---- DATASET EXTRACT

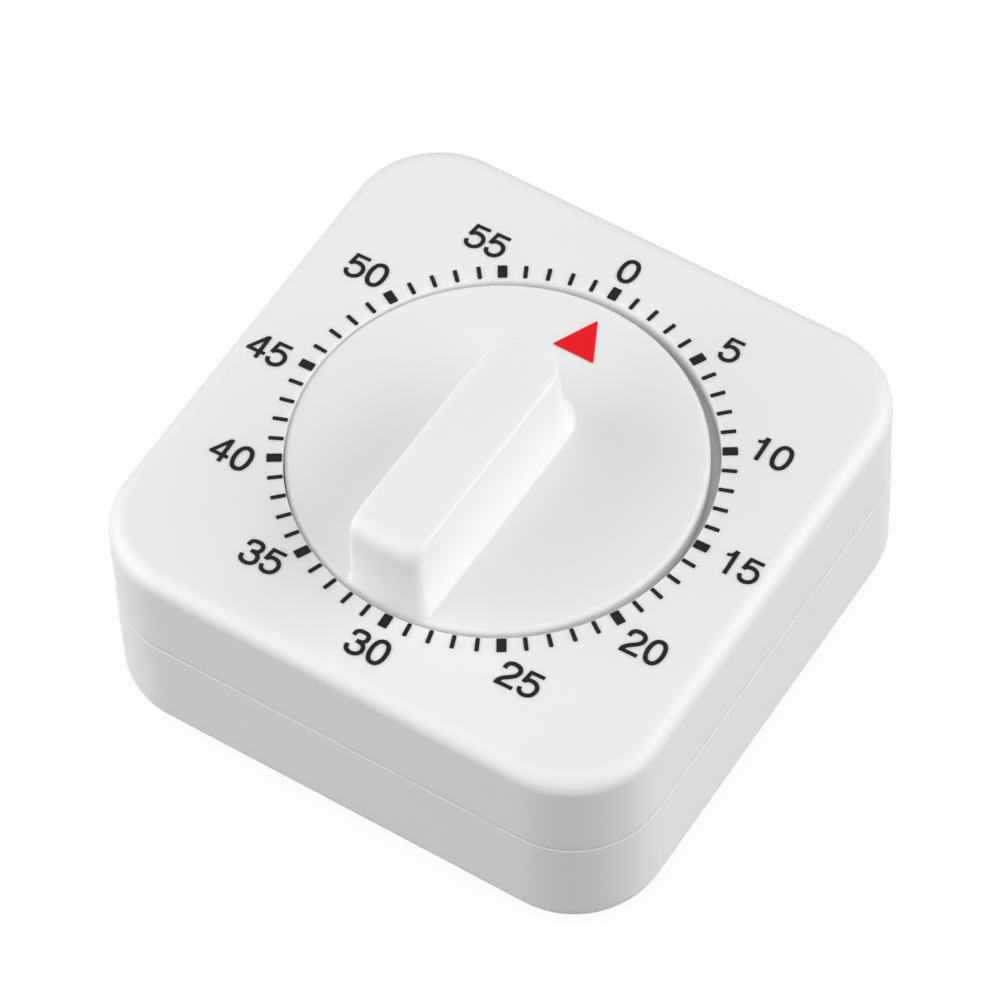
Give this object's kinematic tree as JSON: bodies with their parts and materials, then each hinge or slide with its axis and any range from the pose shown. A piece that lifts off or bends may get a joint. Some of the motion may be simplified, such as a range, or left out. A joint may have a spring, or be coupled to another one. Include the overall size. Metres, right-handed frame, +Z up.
{
  "type": "wind-up kitchen timer",
  "caption": "Square white case with a printed minute dial round a turning disc with a bar grip, wound by hand and driven by a spring movement with a bell inside.",
  "frame": {"origin": "middle of the case's underside", "axes": "+Z up through the knob, +Y towards the dial's 0, +X towards its 15"},
  "size_m": [0.06, 0.06, 0.035],
  "materials": {
    "white_abs": "white moulded plastic, satin to glossy",
    "black_ink": "flat black print",
    "red_ink": "flat red print",
    "brass": "stamped and rolled",
    "steel": "turned",
    "zinc_steel": "bright zinc plate",
    "spring_steel": "blued strip",
    "bell_steel": "nickel plate"
  },
  "bodies": {
    "case": {"top_cover": "white_abs", "base_cover": "white_abs", "case_screws": "zinc_steel", "minute_scale": "black_ink", "top_plate": "brass", "bottom_plate": "brass", "plate_pillars": "steel", "plate_screws": "zinc_steel", "movement_screws": "zinc_steel", "mainspring": "spring_steel", "spring_post": "steel", "hammer_cock": "brass", "bell": "bell_steel", "bell_post": "steel", "bell_screw": "zinc_steel"},
    "knob": {"knob": "white_abs", "pointer_mark": "red_ink", "main_arbor": "steel", "clutch_washer": "spring_steel", "clutch_collar": "brass", "stop_cam": "brass"},
    "main_wheel": {"main_wheel": "brass"},
    "second_wheel": {"second_arbor": "steel", "second_wheel": "brass", "strike_wheel": "brass"},
    "third_wheel": {"third_arbor": "steel", "third_wheel": "brass"},
    "escape_wheel": {"escape_arbor": "steel", "escape_wheel": "brass"},
    "pallet": {"pallet_arbor": "steel", "pallet_anchor": "brass", "pallet_pins": "steel", "balance_bar": "brass"},
    "release_lever": {"lever_arbor": "steel", "release_lever": "brass", "blocking_arm": "brass"},
    "hammer": {"hammer_arbor": "steel", "hammer_verge": "brass", "verge_pins": "steel", "hammer_tail": "brass", "hammer_arm": "brass", "hammer_head": "steel"}
  },
  "joints": [
    {"name": "knob_turn", "type": "hinge", "parent": "case", "child": "knob", "pos_m": [-0.00025, 0, 0.0168], "axis": [0, 0, -1], "range_deg": [0, 354], "deforming": ["mainspring"]},
    {"name": "main_wheel_turn", "type": "hinge", "parent": "case", "child": "main_wheel", "pos_m": [-0.00025, 0, 0.0168], "axis": [0, 0, 1], "continuous": true},
    {"name": "second_wheel_turn", "type": "hinge", "parent": "case", "child": "second_wheel", "pos_m": [-0.01265, -0.00451, 0.0168], "axis": [0, 0, 1], "continuous": true},
    {"name": "third_wheel_turn", "type": "hinge", "parent": "case", "child": "third_wheel", "pos_m": [-0.00754, -0.01311, 0.0168], "axis": [0, 0, 1], "continuous": true},
    {"name": "escape_wheel_turn", "type": "hinge", "parent": "case", "child": "escape_wheel", "pos_m": [0.00001, -0.0155, 0.0168], "axis": [0, 0, 1], "continuous": true},
    {"name": "pallet_swing", "type": "hinge", "parent": "case", "child": "pallet", "pos_m": [0.00575, -0.01537, 0.0168], "axis": [0, 0, 1], "range_deg": [-10, 10]},
    {"name": "release_swing", "type": "hinge", "parent": "case", "child": "release_lever", "pos_m": [-0.01225, 0.0083, 0.0168], "axis": [0, 0, -1], "range_deg": [0, 6]},
    {"name": "hammer_swing", "type": "hinge", "parent": "case", "child": "hammer", "pos_m": [-0.01618, -0.00147, 0.0168], "axis": [0, 0, 1], "range_deg": [-7, 7]}
  ],
  "couplings": [
    {"joint": "third_wheel_turn", "follows": "escape_wheel_turn", "ratio": -0.125},
    {"joint": "second_wheel_turn", "follows": "escape_wheel_turn", "ratio": 0.013889},
    {"joint": "main_wheel_turn", "follows": "escape_wheel_turn", "ratio": -0.0013889}
  ]
}
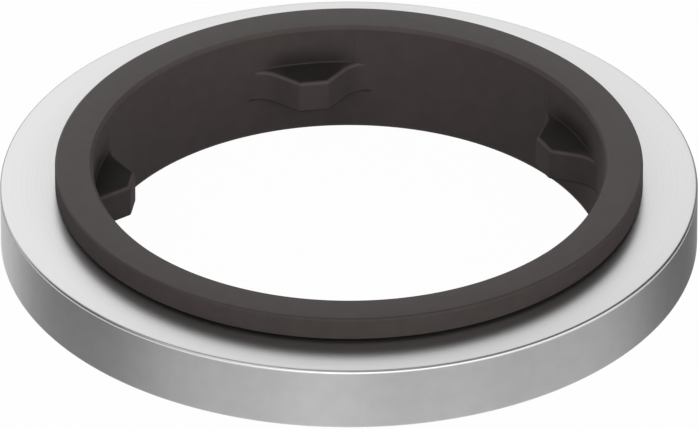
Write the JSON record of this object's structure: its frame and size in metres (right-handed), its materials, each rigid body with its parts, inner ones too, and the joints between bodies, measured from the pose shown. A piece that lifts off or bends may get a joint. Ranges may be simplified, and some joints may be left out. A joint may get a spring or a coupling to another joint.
{
  "type": "sealing ring",
  "caption": "Flat sealing ring for a threaded stud: an elastomer ring with thread-gripping lugs in its hole, moulded round the bore of a plain metal ring.",
  "frame": {"origin": "centre of the ring on the plane of its lower sealing lip, on which it rests", "axes": "+Z along the axis of the ring, towards the face with the rounded lug edges; +Y through one of the five lugs"},
  "size_m": [0.0184, 0.0184, 0.0031],
  "materials": {
    "metal": "fine turned, satin",
    "elastomer": "moulded, matt to satin"
  },
  "bodies": {
    "root": {"metal_ring": "metal", "seal_ring": "elastomer"}
  },
  "joints": []
}
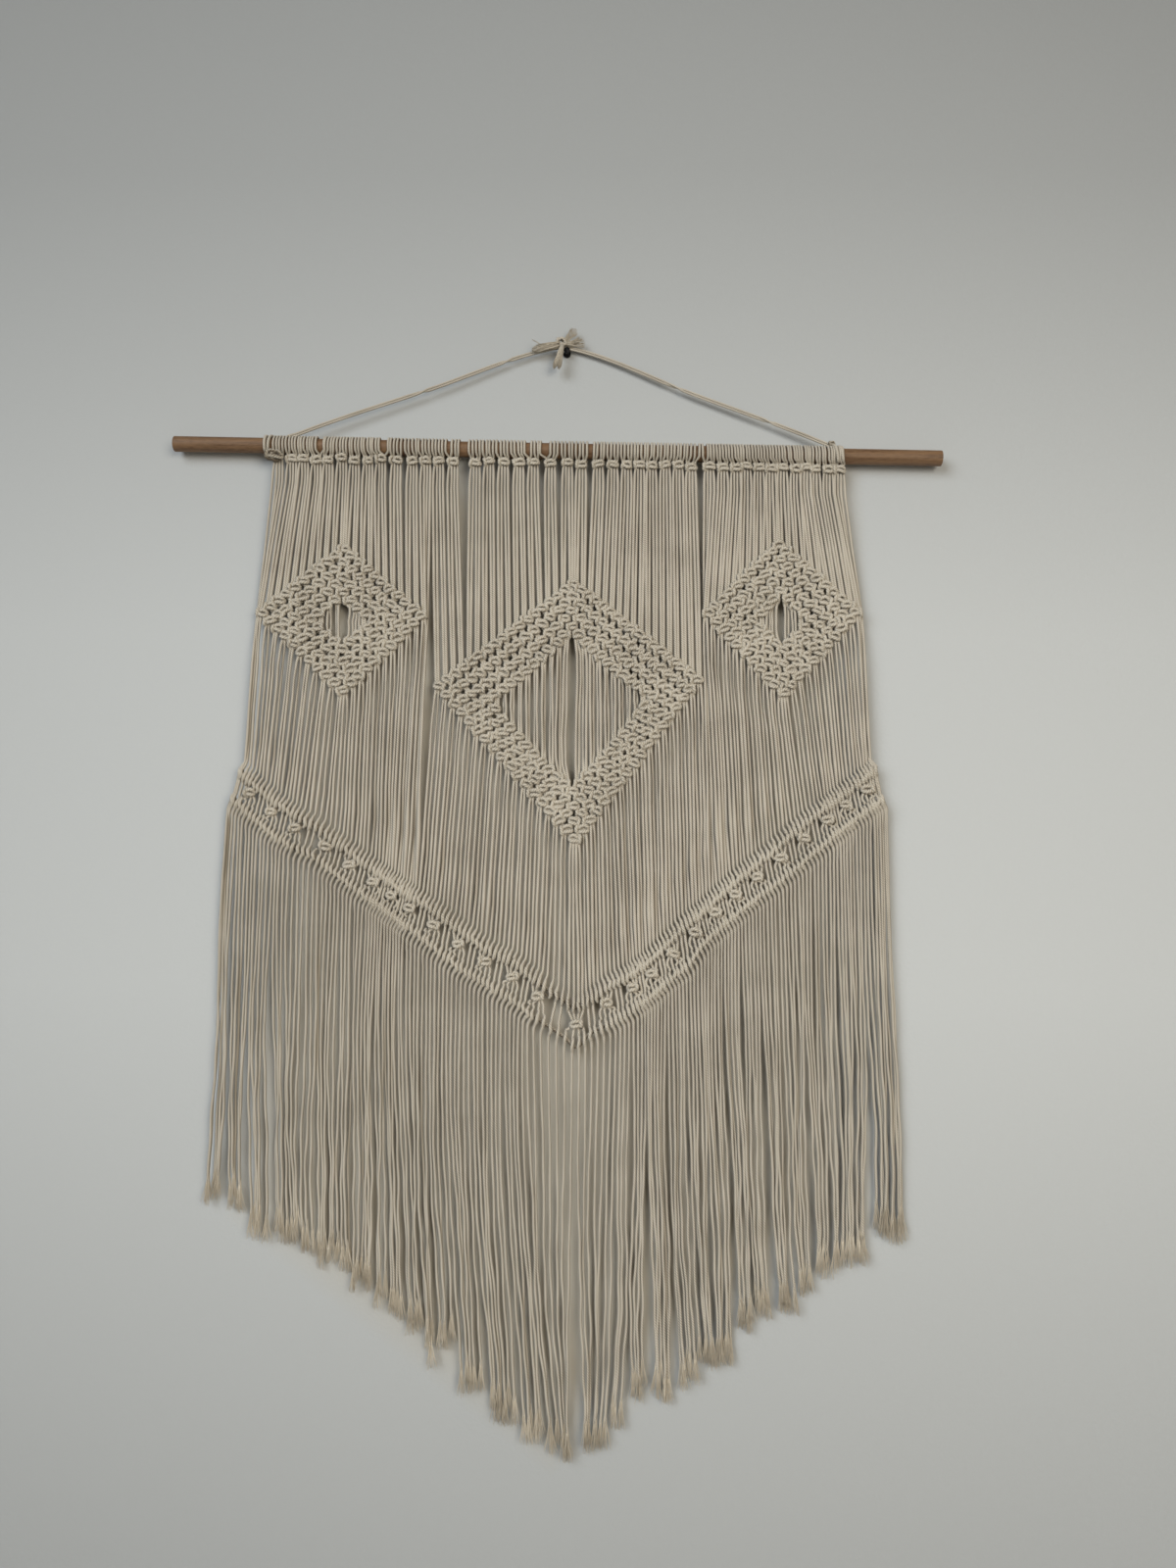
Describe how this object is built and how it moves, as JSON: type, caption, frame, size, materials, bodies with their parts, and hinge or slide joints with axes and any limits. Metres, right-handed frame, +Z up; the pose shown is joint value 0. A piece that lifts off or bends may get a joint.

--------

WORK REQUIRED: Reproduce all of the entries word for word.

PROBLEM SOLUTION:
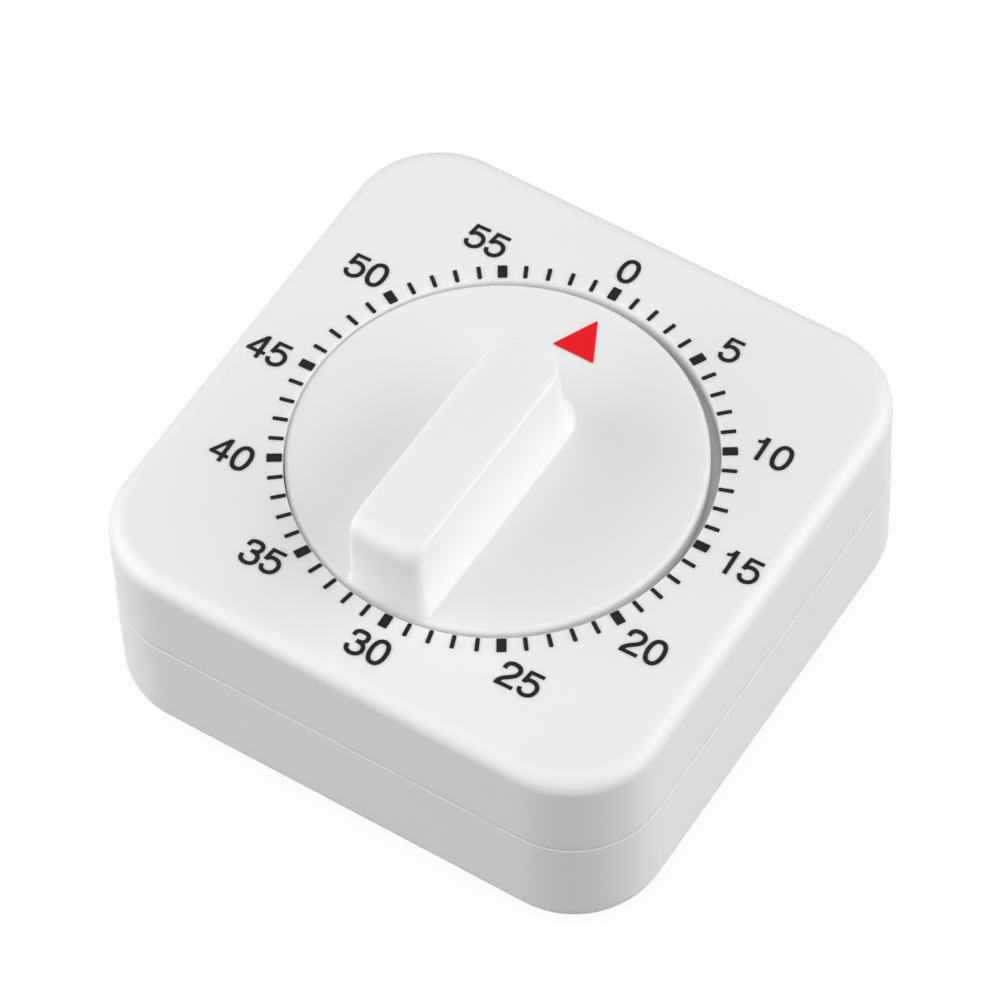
Give this object's kinematic tree as JSON: bodies with their parts and materials, then each hinge or slide with its axis and any range from the pose shown. A piece that lifts off or bends may get a joint. Some of the motion may be simplified, such as a range, or left out. A joint may have a spring, or be coupled to another one. Include the overall size. Metres, right-handed frame, +Z up.
{
  "type": "wind-up kitchen timer",
  "caption": "Square white case with a printed minute dial round a turning disc with a bar grip, wound by hand and driven by a spring movement with a bell inside.",
  "frame": {"origin": "middle of the case's underside", "axes": "+Z up through the knob, +Y towards the dial's 0, +X towards its 15"},
  "size_m": [0.06, 0.06, 0.035],
  "materials": {
    "white_abs": "white moulded plastic, satin to glossy",
    "black_ink": "flat black print",
    "red_ink": "flat red print",
    "brass": "stamped and rolled",
    "steel": "turned",
    "zinc_steel": "bright zinc plate",
    "spring_steel": "blued strip",
    "bell_steel": "nickel plate"
  },
  "bodies": {
    "case": {"top_cover": "white_abs", "base_cover": "white_abs", "case_screws": "zinc_steel", "minute_scale": "black_ink", "top_plate": "brass", "bottom_plate": "brass", "plate_pillars": "steel", "plate_screws": "zinc_steel", "movement_screws": "zinc_steel", "mainspring": "spring_steel", "spring_post": "steel", "hammer_cock": "brass", "bell": "bell_steel", "bell_post": "steel", "bell_screw": "zinc_steel"},
    "knob": {"knob": "white_abs", "pointer_mark": "red_ink", "main_arbor": "steel", "clutch_washer": "spring_steel", "clutch_collar": "brass", "stop_cam": "brass"},
    "main_wheel": {"main_wheel": "brass"},
    "second_wheel": {"second_arbor": "steel", "second_wheel": "brass", "strike_wheel": "brass"},
    "third_wheel": {"third_arbor": "steel", "third_wheel": "brass"},
    "escape_wheel": {"escape_arbor": "steel", "escape_wheel": "brass"},
    "pallet": {"pallet_arbor": "steel", "pallet_anchor": "brass", "pallet_pins": "steel", "balance_bar": "brass"},
    "release_lever": {"lever_arbor": "steel", "release_lever": "brass", "blocking_arm": "brass"},
    "hammer": {"hammer_arbor": "steel", "hammer_verge": "brass", "verge_pins": "steel", "hammer_tail": "brass", "hammer_arm": "brass", "hammer_head": "steel"}
  },
  "joints": [
    {"name": "knob_turn", "type": "hinge", "parent": "case", "child": "knob", "pos_m": [-0.00025, 0, 0.0168], "axis": [0, 0, -1], "range_deg": [0, 354], "deforming": ["mainspring"]},
    {"name": "main_wheel_turn", "type": "hinge", "parent": "case", "child": "main_wheel", "pos_m": [-0.00025, 0, 0.0168], "axis": [0, 0, 1], "continuous": true},
    {"name": "second_wheel_turn", "type": "hinge", "parent": "case", "child": "second_wheel", "pos_m": [-0.01265, -0.00451, 0.0168], "axis": [0, 0, 1], "continuous": true},
    {"name": "third_wheel_turn", "type": "hinge", "parent": "case", "child": "third_wheel", "pos_m": [-0.00754, -0.01311, 0.0168], "axis": [0, 0, 1], "continuous": true},
    {"name": "escape_wheel_turn", "type": "hinge", "parent": "case", "child": "escape_wheel", "pos_m": [0.00001, -0.0155, 0.0168], "axis": [0, 0, 1], "continuous": true},
    {"name": "pallet_swing", "type": "hinge", "parent": "case", "child": "pallet", "pos_m": [0.00575, -0.01537, 0.0168], "axis": [0, 0, 1], "range_deg": [-10, 10]},
    {"name": "release_swing", "type": "hinge", "parent": "case", "child": "release_lever", "pos_m": [-0.01225, 0.0083, 0.0168], "axis": [0, 0, -1], "range_deg": [0, 6]},
    {"name": "hammer_swing", "type": "hinge", "parent": "case", "child": "hammer", "pos_m": [-0.01618, -0.00147, 0.0168], "axis": [0, 0, 1], "range_deg": [-7, 7]}
  ],
  "couplings": [
    {"joint": "third_wheel_turn", "follows": "escape_wheel_turn", "ratio": -0.125},
    {"joint": "second_wheel_turn", "follows": "escape_wheel_turn", "ratio": 0.013889},
    {"joint": "main_wheel_turn", "follows": "escape_wheel_turn", "ratio": -0.0013889}
  ]
}
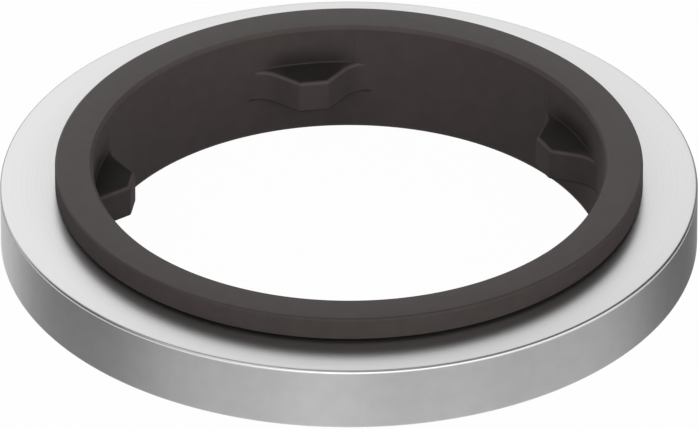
Write the JSON record of this object's structure: its frame and size in metres (right-handed), its materials, each rigid body with its parts, inner ones too, and the joints between bodies, measured from the pose shown. A piece that lifts off or bends may get a joint. Ranges may be simplified, and some joints may be left out. A joint may get a spring or a coupling to another joint.
{
  "type": "sealing ring",
  "caption": "Flat sealing ring for a threaded stud: an elastomer ring with thread-gripping lugs in its hole, moulded round the bore of a plain metal ring.",
  "frame": {"origin": "centre of the ring on the plane of its lower sealing lip, on which it rests", "axes": "+Z along the axis of the ring, towards the face with the rounded lug edges; +Y through one of the five lugs"},
  "size_m": [0.0184, 0.0184, 0.0031],
  "materials": {
    "metal": "fine turned, satin",
    "elastomer": "moulded, matt to satin"
  },
  "bodies": {
    "root": {"metal_ring": "metal", "seal_ring": "elastomer"}
  },
  "joints": []
}
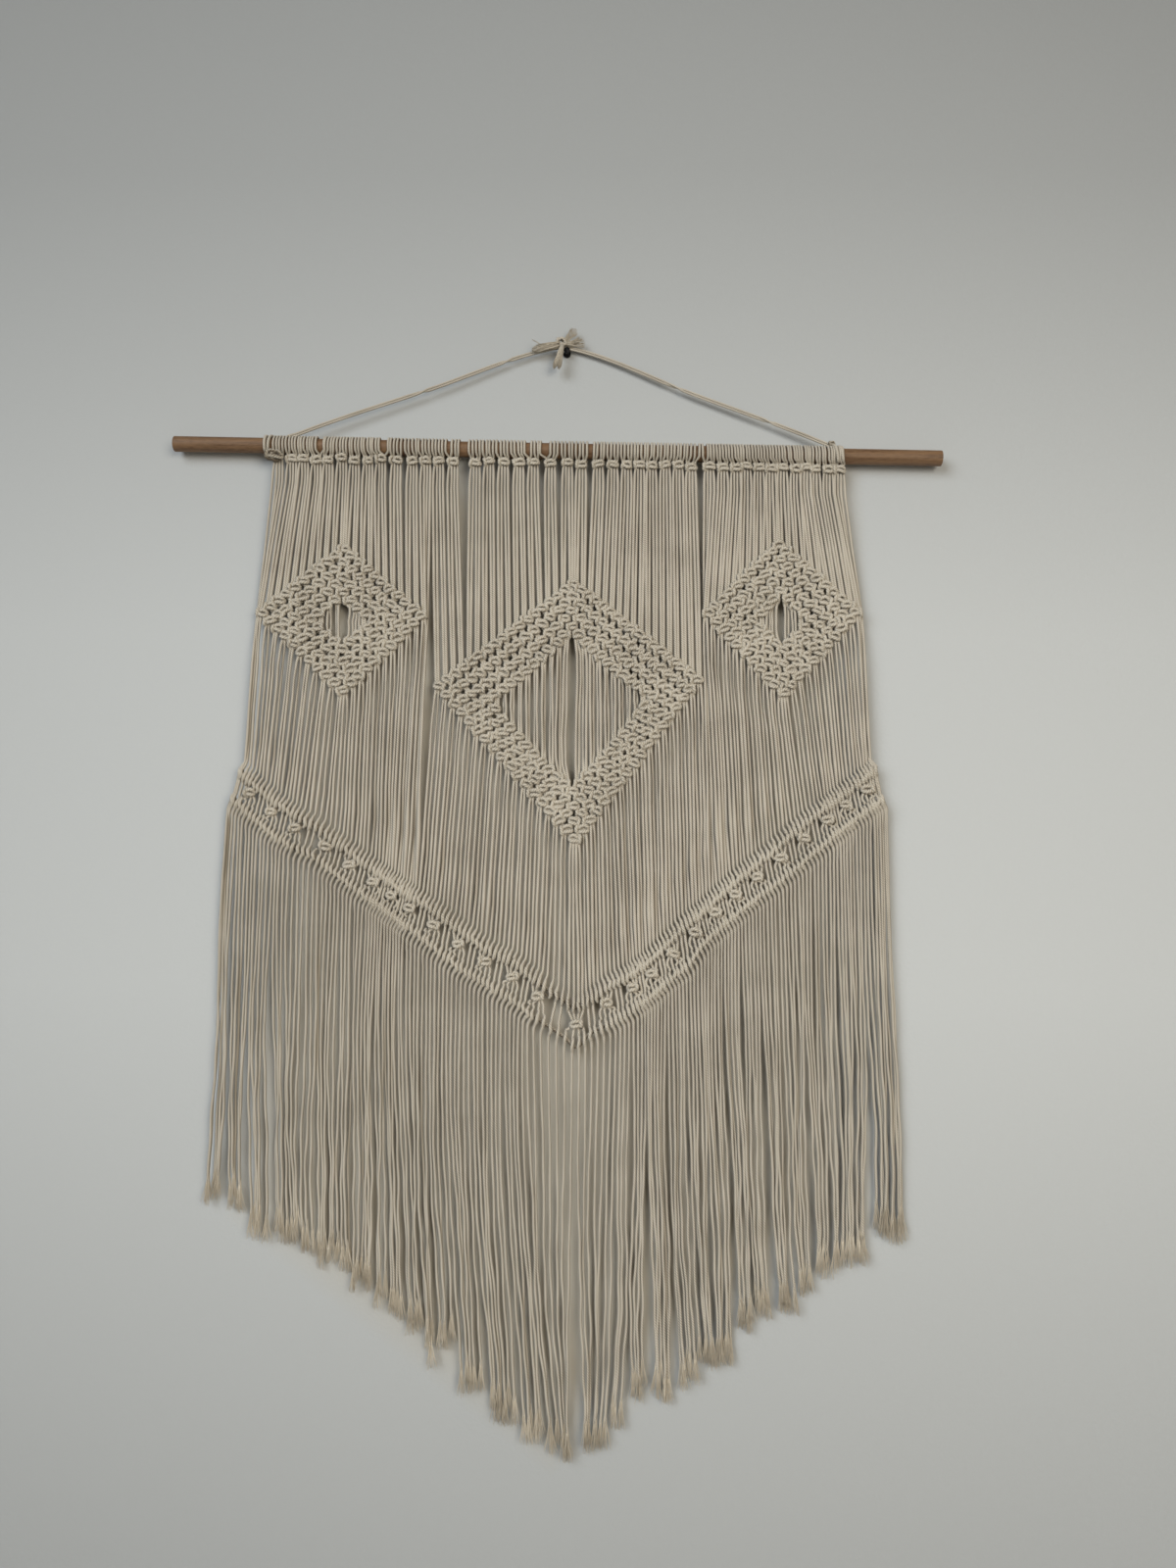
Describe how this object is built and how it moves, as JSON: type, caption, frame, size, materials, bodies with their parts, and hinge or slide joints with axes and any limits. Metres, right-handed frame, +Z up; the pose shown is joint value 0. A piece that lifts off or bends may get a joint.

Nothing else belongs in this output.